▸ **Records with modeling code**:
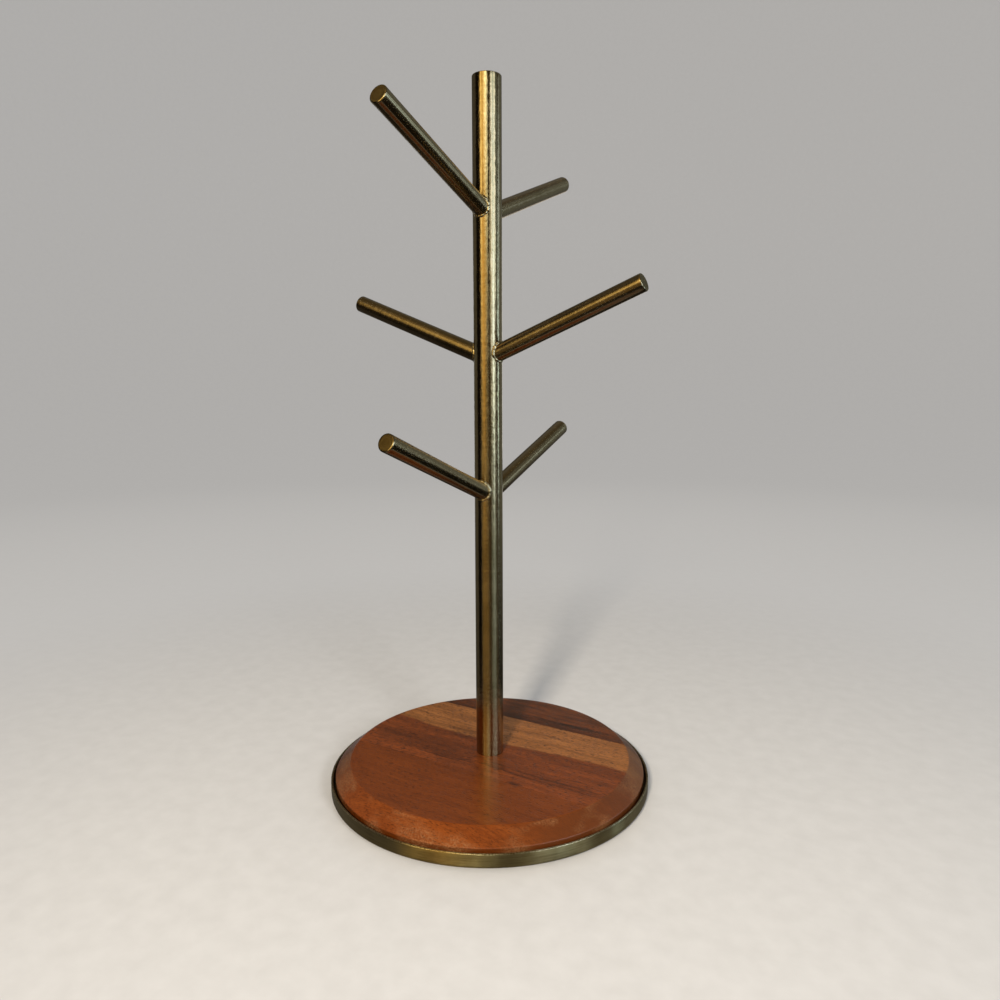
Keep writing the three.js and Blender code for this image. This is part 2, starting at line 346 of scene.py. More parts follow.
BRASS_DARK = (0.30, 0.23, 0.125)
BRASS_LIGHT = (0.42, 0.33, 0.205)
BRASS_WORN = (0.74, 0.62, 0.41)
BRASS_PITTED = (0.30, 0.23, 0.13)
WELD_LIGHT = (0.54, 0.44, 0.28)
FACE_TONES = (0.17, 0.12, 0.05), (0.30, 0.22, 0.10)
DISH_TONES = (0.19, 0.142, 0.062), (0.37, 0.292, 0.144)


def brass(name, tones=(BRASS_DARK, BRASS_LIGHT), roughness=0.2, anisotropy=0.0, relief=0.004 * MM):
    """Satin antique brass, polished in fine lines across the brush coordinate's third axis.

    relief is the height of its faint ripples. The roughness stays on one side of 0.27 all over
    a piece: the render's denoiser treats rougher metal differently, and draws the border as
    hair lines.
    """
    made, g = material(name)
    brush = g.attribute("brush")
    lines = g.noise(g.scaled(brush, (0.15, 0.15, 2.2)), detail=2.0, roughness=0.6)
    bands = g.noise(g.scaled(brush, (0.02, 0.02, 0.8)), detail=2.0, roughness=0.6)
    specks = g.noise(g.scaled(brush, (1.6, 1.6, 0.7)), detail=1.0, roughness=0.5)
    patina = g.noise(g.scaled(brush, (0.06, 0.06, 0.035)), detail=4.0, roughness=0.55)
    tone = g.math("ADD", g.math("MULTIPLY", lines, 0.25), g.math("MULTIPLY", patina, 0.45))
    tone = g.math("ADD", tone, g.math("MULTIPLY", bands, 0.3))
    colour = g.ramp(tone, [(0.36, tones[0]), (0.62, tones[1])])
    worn = g.math("MULTIPLY", g.attribute("wear", "Fac"), g.band(specks, 0.3, 0.6))
    colour = g.mix(worn, colour, BRASS_WORN)
    rough = g.band(lines, 0.3, 0.7, roughness - 0.03, roughness + 0.04)
    rough = g.math("ADD", rough, g.band(patina, 0.35, 0.65, -0.02, 0.02))
    ripple = g.noise(g.scaled(brush, (0.5, 0.5, 0.3)), detail=1.0, roughness=0.5)
    dashes = g.noise(g.scaled(brush, (1.3, 1.3, 0.22)), detail=1.0, roughness=0.5)
    height = g.math("ADD", g.math("MULTIPLY", ripple, 3.0), dashes)
    inputs = {
        "Base Color": colour, "Metallic": 1.0, "Roughness": rough,
        "Normal": g.bump(height, relief),
    }
    shader = g.node("BsdfPrincipled", inputs)
    if anisotropy:
        shader.inputs["Anisotropic"].default_value = anisotropy
        tangent = g.node("Tangent", direction_type="UV_MAP", uv_map="UVMap")
        g.feed(shader.inputs["Tangent"], tangent.outputs[0])
    g.finish(shader.outputs[0])
    return made


def weld_brass():
    """Plated weld metal: lumpy, brighter than the rods and dark in the hollows between ripples."""
    made, g = material("weld_brass")
    brush = g.attribute("brush")
    lumps = g.noise(g.scaled(brush, (0.7, 0.7, 0.7)), detail=2.0, roughness=0.5)
    grit = g.noise(g.scaled(brush, (2.5, 2.5, 2.5)), detail=2.0)
    colour = g.ramp(lumps, [(0.36, BRASS_PITTED), (0.46, WELD_LIGHT), (0.58, BRASS_WORN)])
    height = g.math("ADD", lumps, g.math("MULTIPLY", grit, 0.3))
    inputs = {
        "Base Color": colour, "Metallic": 1.0, "Roughness": g.band(grit, 0.3, 0.7, 0.29, 0.40),
        "Normal": g.bump(height, 0.05 * MM),
    }
    g.finish(g.node("BsdfPrincipled", inputs).outputs[0])
    return made


BRASS_POST = brass("brass_post", roughness=0.185, anisotropy=0.8, relief=0.028 * MM)
BRASS_ROD = brass("brass_rod", roughness=0.2, anisotropy=0.9, relief=0.002 * MM)
BRASS_FACE = brass("brass_face", FACE_TONES, roughness=0.42)
BRASS_DISH = brass("brass_dish", DISH_TONES, roughness=0.335, anisotropy=1.0, relief=0.003 * MM)
WELD = weld_brass()

# ---------------------------------------------------------------- plated steel and rubber


def zinc_steel():
    """Bright zinc plate, slightly mottled and blue-grey in the hollows."""
    made, g = material("zinc_steel")
    brush = g.attribute("brush")
    spangle = g.noise(g.scaled(brush, (0.7, 0.7, 0.7)), detail=3.0)
    lines = g.noise(g.scaled(brush, (0.5, 0.5, 5.0)), detail=2.0)
    colour = g.ramp(spangle, [(0.35, (0.34, 0.36, 0.38)), (0.65, (0.60, 0.61, 0.60))])
    inputs = {
        "Base Color": colour, "Metallic": 1.0, "Roughness": g.band(spangle, 0.3, 0.7, 0.28, 0.46),
        "Normal": g.bump(g.math("ADD", spangle, lines), 0.01 * MM),
    }
    g.finish(g.node("BsdfPrincipled", inputs).outputs[0])
    return made


def black_rubber():
    """Matte rubber with a fine leathery skin and dust in its hollows."""
    made, g = material("black_rubber")
    brush = g.attribute("brush")
    skin_grain = g.noise(g.scaled(brush, (2.2, 2.2, 2.2)), detail=3.0, roughness=0.7)
    dust = g.noise(g.scaled(brush, (0.25, 0.25, 0.25)), detail=4.0)
    colour = g.ramp(dust, [(0.4, (0.012, 0.012, 0.012)), (0.75, (0.035, 0.034, 0.032))])
    inputs = {
        "Base Color": colour, "Roughness": g.band(skin_grain, 0.3, 0.7, 0.72, 0.92),
        "Normal": g.bump(skin_grain, 0.08 * MM),
    }
    g.finish(g.node("BsdfPrincipled", inputs).outputs[0])
    return made


ZINC = zinc_steel()
RUBBER = black_rubber()

# ---------------------------------------------------------------- wood


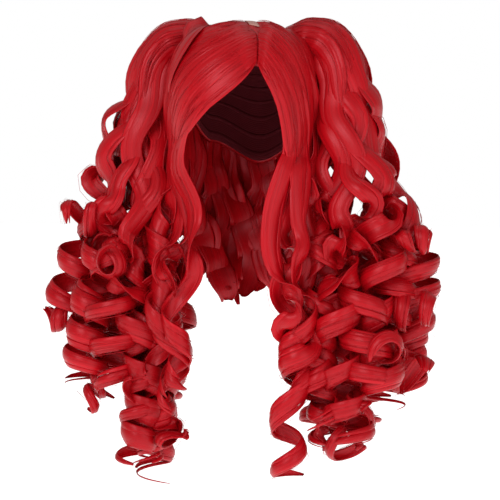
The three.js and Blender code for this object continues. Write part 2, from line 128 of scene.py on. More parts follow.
# Closed tubes gathered into one mesh: rings of points with a pole at both ends, a UV map in mm across and along,
# and a tone for each tube.
class Bundle:
    def __init__(self):
        self.points, self.quads, self.tris, self.quadUvs, self.triUvs, self.tones = [], [], [], [], [], []
        self.size = 0

    # rings is rows by sides by xyz, across is the place round each ring in mm, with its first one again at the
    # end, and along the length at each row.
    def add(self, rings, across, along, tone):
        rows, sides = rings.shape[:2]
        poles = np.stack([rings[0].mean(0), rings[-1].mean(0)])
        index = self.size + np.arange(rows * sides).reshape(rows, sides)
        wrapped = np.concatenate([index, index[:, :1]], 1)
        quads = np.stack([wrapped[:-1, :-1], wrapped[:-1, 1:], wrapped[1:, 1:], wrapped[1:, :-1]], -1)
        u, v = np.broadcast_arrays(across, along[:, None])
        uv = np.stack([u, v], -1)
        quadUv = np.stack([uv[:-1, :-1], uv[:-1, 1:], uv[1:, 1:], uv[1:, :-1]], -2)
        low, high = self.size + rows * sides, self.size + rows * sides + 1
        first, last = wrapped[0], wrapped[-1]
        tris = np.concatenate([
            np.stack([first[1:], first[:-1], np.full(sides, low)], -1),
            np.stack([last[:-1], last[1:], np.full(sides, high)], -1)])
        triUv = np.concatenate([
            np.stack([uv[0, 1:], uv[0, :-1], (uv[0, 1:] + uv[0, :-1]) / 2], -2),
            np.stack([uv[-1, :-1], uv[-1, 1:], (uv[-1, 1:] + uv[-1, :-1]) / 2], -2)])
        a, b, c = (rings[:-1], np.roll(rings, -1, 1)[:-1], np.roll(rings, -1, 1)[1:])
        centre = rings.mean((0, 1))
        volume = ((a - centre) * np.cross(b - centre, c - centre)).sum()
        quads, quadUv = quads.reshape(-1, 4), quadUv.reshape(-1, 4, 2)
        if volume < 0:
            quads, quadUv, tris, triUv = quads[:, ::-1], quadUv[:, ::-1], tris[:, ::-1], triUv[:, ::-1]
        self.points += [rings.reshape(-1, 3), poles]
        self.quads.append(quads)
        self.tris.append(tris)
        self.quadUvs.append(quadUv)
        self.triUvs.append(triUv)
        self.tones.append(np.full(rows * sides + 2, tone))
        self.size += rows * sides + 2

    # The object, which rides on the root body and stands for a node of the model.
    def finish(self, name, material, node, slot):
        mesh = bpy.data.meshes.new(name)
        points = np.concatenate(self.points) * mm
        quads, tris = np.concatenate(self.quads), np.concatenate(self.tris)
        mesh.vertices.add(len(points))
        mesh.vertices.foreach_set("co", points.ravel())
        mesh.loops.add(quads.size + tris.size)
        mesh.loops.foreach_set("vertex_index", np.r_[quads.ravel(), tris.ravel()].astype(np.int32))
        starts = np.r_[np.arange(len(quads)) * 4, quads.size + np.arange(len(tris)) * 3].astype(np.int32)
        mesh.polygons.add(len(starts))
        mesh.polygons.foreach_set("loop_start", starts)
        mesh.polygons.foreach_set("use_smooth", np.ones(len(starts), bool))
        uvs = np.concatenate([np.concatenate(self.quadUvs).reshape(-1, 2),
                              np.concatenate(self.triUvs).reshape(-1, 2)])
        mesh.uv_layers.new(name="UVMap").data.foreach_set("uv", uvs.ravel())
        mesh.attributes.new("tone", "FLOAT", "POINT").data.foreach_set("value", np.concatenate(self.tones))
        mesh.update(calc_edges=True)
        mesh.materials.append(material)
        piece = bpy.data.objects.new(name, mesh)
        bpy.context.scene.collection.objects.link(piece)
        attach(piece, "root")
        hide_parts(node)
        bundles.append((name, 2 * len(quads) + len(tris)))
        return piece


bundles = []


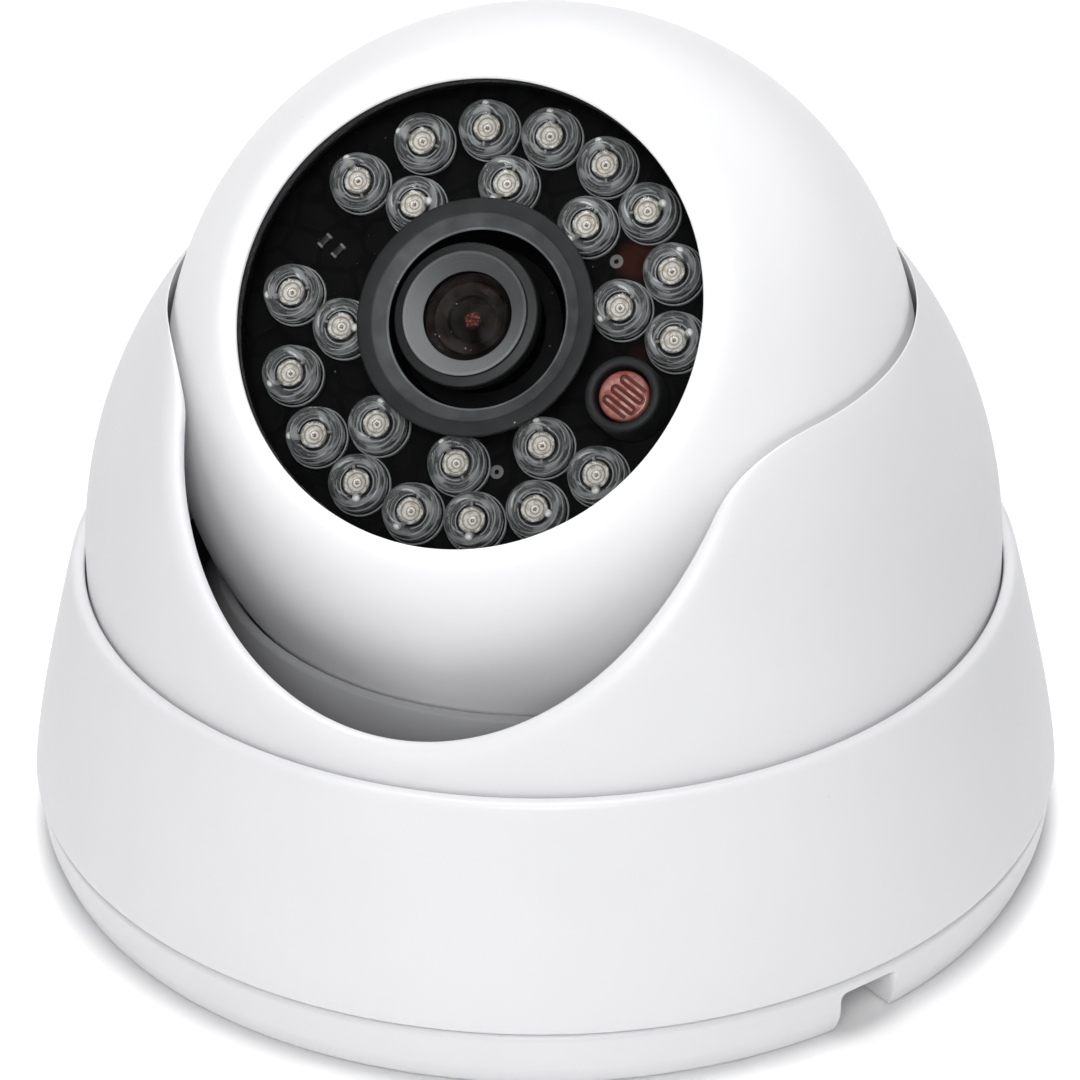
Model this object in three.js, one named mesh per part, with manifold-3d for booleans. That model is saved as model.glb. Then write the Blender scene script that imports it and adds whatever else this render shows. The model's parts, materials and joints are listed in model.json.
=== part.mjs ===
// Dome CCTV camera with an infrared eyeball: a round base, a skirt that twists on to it, a cover
// with a U-shaped opening that turns in the skirt, and a ball that tilts on two pins in the cover.
// Millimetres, +Z up, the opening faces -Y, the origin is the centre of the base's bottom face.
import * as THREE from 'three';
import { mergeVertices } from 'three/addons/utils/BufferGeometryUtils.js';
import Module from 'manifold-3d';

const wasm = await Module();
wasm.setup();

// ---- driving dimensions ----
const ROUND = 32;                    // facets round a large turned piece
const GAP = 0.3;                     // clearance between neighbouring pieces

const BASE_R = 46.4;                 // base plate, widest
const BASE_H = 5.75;                 // height of the base plate's outer rim
const FLOOR_H = 2.6;                 // thickness of the base plate's floor
const CABLE_HOLE_R = 7.0;            // central cable hole
const SCREW_HOLE_R = 2.2;            // fixing screw holes
const SCREW_CIRCLE_R = 30;
const NOTCH_ANGLE = 56.7;            // side cable notch, degrees from the front towards +X
const NOTCH_W = 5.9;
const NOTCH_H = 4.3;
const SPIGOT = { inner: 43.2, outer: 44.6, top: 8.6 };    // wall of the base that the skirt fits over
const TRACK = { inner: 39.7, outer: 42.0, top: 12.8 };    // wall of the base under the turning cover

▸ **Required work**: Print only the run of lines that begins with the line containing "hide_parts(node)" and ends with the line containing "wasm.setup();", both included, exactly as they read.

▸ **Reply**:
        hide_parts(node)
        bundles.append((name, 2 * len(quads) + len(tris)))
        return piece


bundles = []


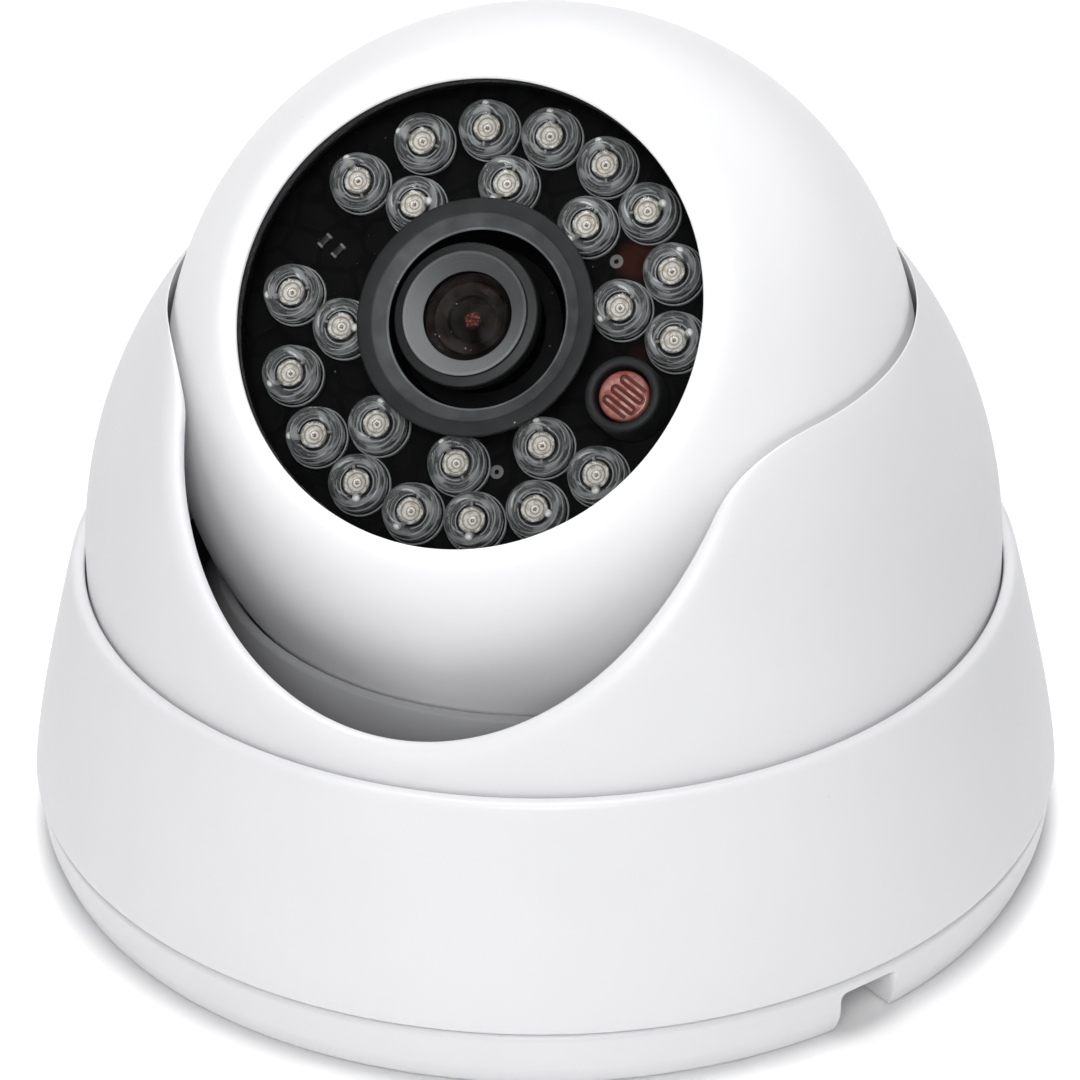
Model this object in three.js, one named mesh per part, with manifold-3d for booleans. That model is saved as model.glb. Then write the Blender scene script that imports it and adds whatever else this render shows. The model's parts, materials and joints are listed in model.json.
=== part.mjs ===
// Dome CCTV camera with an infrared eyeball: a round base, a skirt that twists on to it, a cover
// with a U-shaped opening that turns in the skirt, and a ball that tilts on two pins in the cover.
// Millimetres, +Z up, the opening faces -Y, the origin is the centre of the base's bottom face.
import * as THREE from 'three';
import { mergeVertices } from 'three/addons/utils/BufferGeometryUtils.js';
import Module from 'manifold-3d';

const wasm = await Module();
wasm.setup();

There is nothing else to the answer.